The intercepted communications also included email sent from private email accounts on private equipment by family members, friends and associates, but viewed on FDA-issued computers.

According to the complaint, the employees had "explicit permission" to use their government-issued computers for personal purposes. Nonetheless, the FDA secretly searched and seized private electronic communications when the plaintiffs "had a reasonable expectation of privacy" the complaint noted.

Documents related to the case, published by the National Whistleblowers Center show numerous instances of the FDA intercepting what appear to be confidential attorney-client communications.

Also captured were email messages between the whistleblowers and a former staff member for the House Committee on Energy and Commerce and a former chief investigator for the Senate Finance Committee. One FDA intercept shows a screen shot of dogs belonging to one of the whistleblowers while another captures an exchange in which one whistleblower exhorts another to "hang in there"

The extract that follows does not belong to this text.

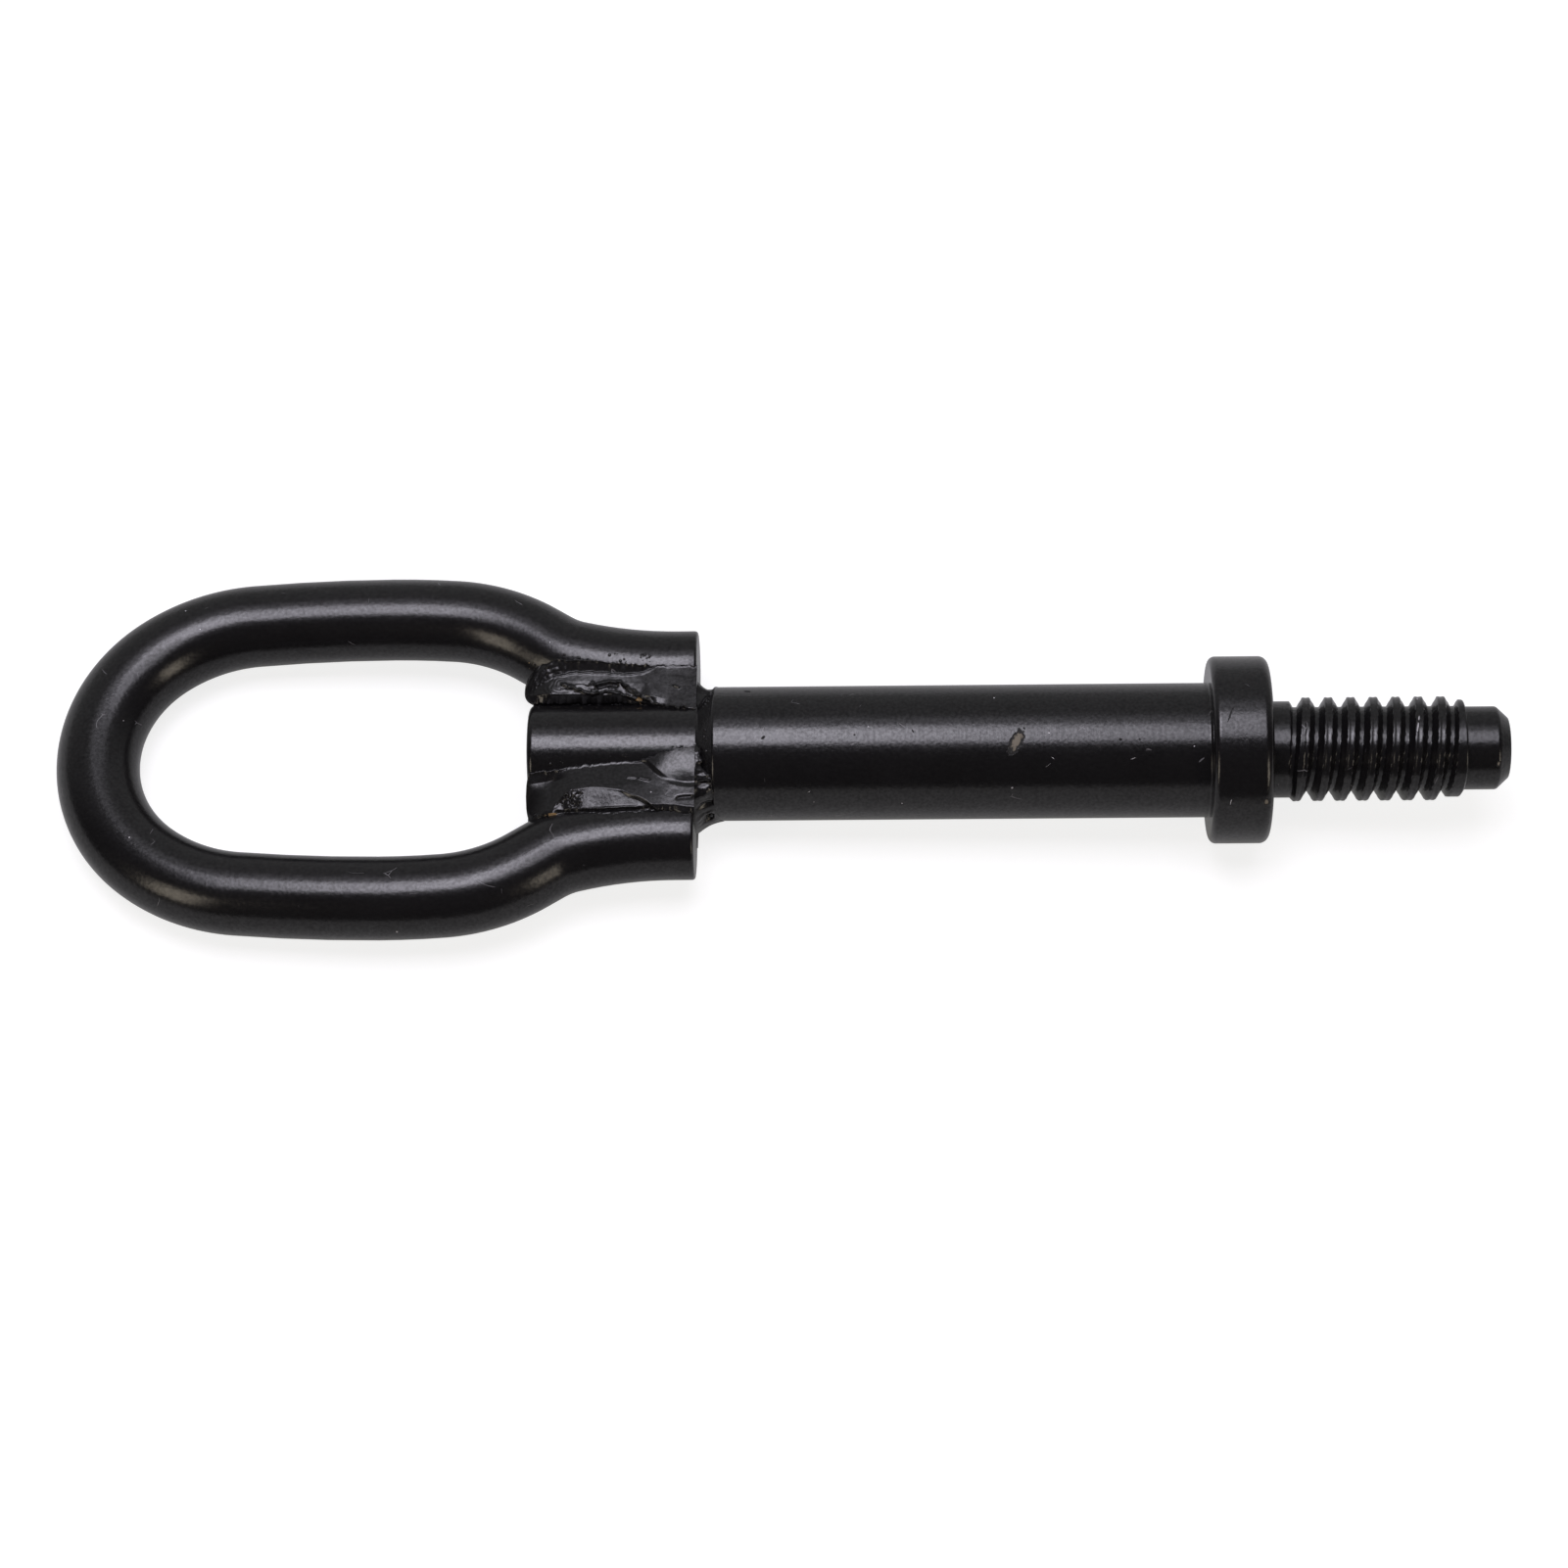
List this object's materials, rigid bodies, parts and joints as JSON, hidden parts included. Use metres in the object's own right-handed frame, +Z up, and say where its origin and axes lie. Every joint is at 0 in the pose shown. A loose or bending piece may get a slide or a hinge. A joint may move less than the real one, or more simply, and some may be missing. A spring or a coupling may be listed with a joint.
{
  "type": "screw-in tow eye",
  "caption": "Screw-in tow eye: bent round-bar loop welded to a turned shank with a collar and a coarse left-hand thread, coated black.",
  "frame": {"origin": "on the ground, under the middle of the bounding box, with the eye lying on its collar and the nose of its loop", "axes": "+X from the loop towards the thread's tip, +Z up, +Y towards the loop's left side seen from the loop"},
  "size_m": [0.2484, 0.068, 0.0322],
  "materials": {
    "shank_coat": "satin black coating over turned steel",
    "loop_coat": "satin black coating over rolled bar",
    "weld_coat": "satin black coating over rippled weld metal"
  },
  "bodies": {
    "root": {"threaded_shank": "shank_coat", "tow_loop": "loop_coat", "groove_weld_top_left": "weld_coat", "groove_weld_top_right": "weld_coat", "groove_weld_under_left": "weld_coat", "groove_weld_under_right": "weld_coat", "end_weld_left": "weld_coat", "end_weld_right": "weld_coat"}
  },
  "joints": []
}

The intercepted email accounts contained "extremely private and intimate correspondence with family ... friends and loved ones," the complaint noted. Many of the accounts were used for personal finances, banking and other personal purposes. "Defendants intercepted emails that are considered private by all traditional standards."

The secret searches and seizures lasted for two years, the complaint alleged. In total the FDA is alleged to have monitored private email conversations of nine scientists and physicians.

Data from their intercepted communications was collected and stored in an internal filing system called FDA9.

The lawsuit alleges that FDA used the data to retaliate against the whistleblowers.

The plaintiffs charge the agency with violating their First Amendment rights to free speech and association, their Fourth Amendment's rights against unreasonable search and seizure and their Fifth Amendment's right to due process.

The FDA did respond to a request for comment on the lawsuit.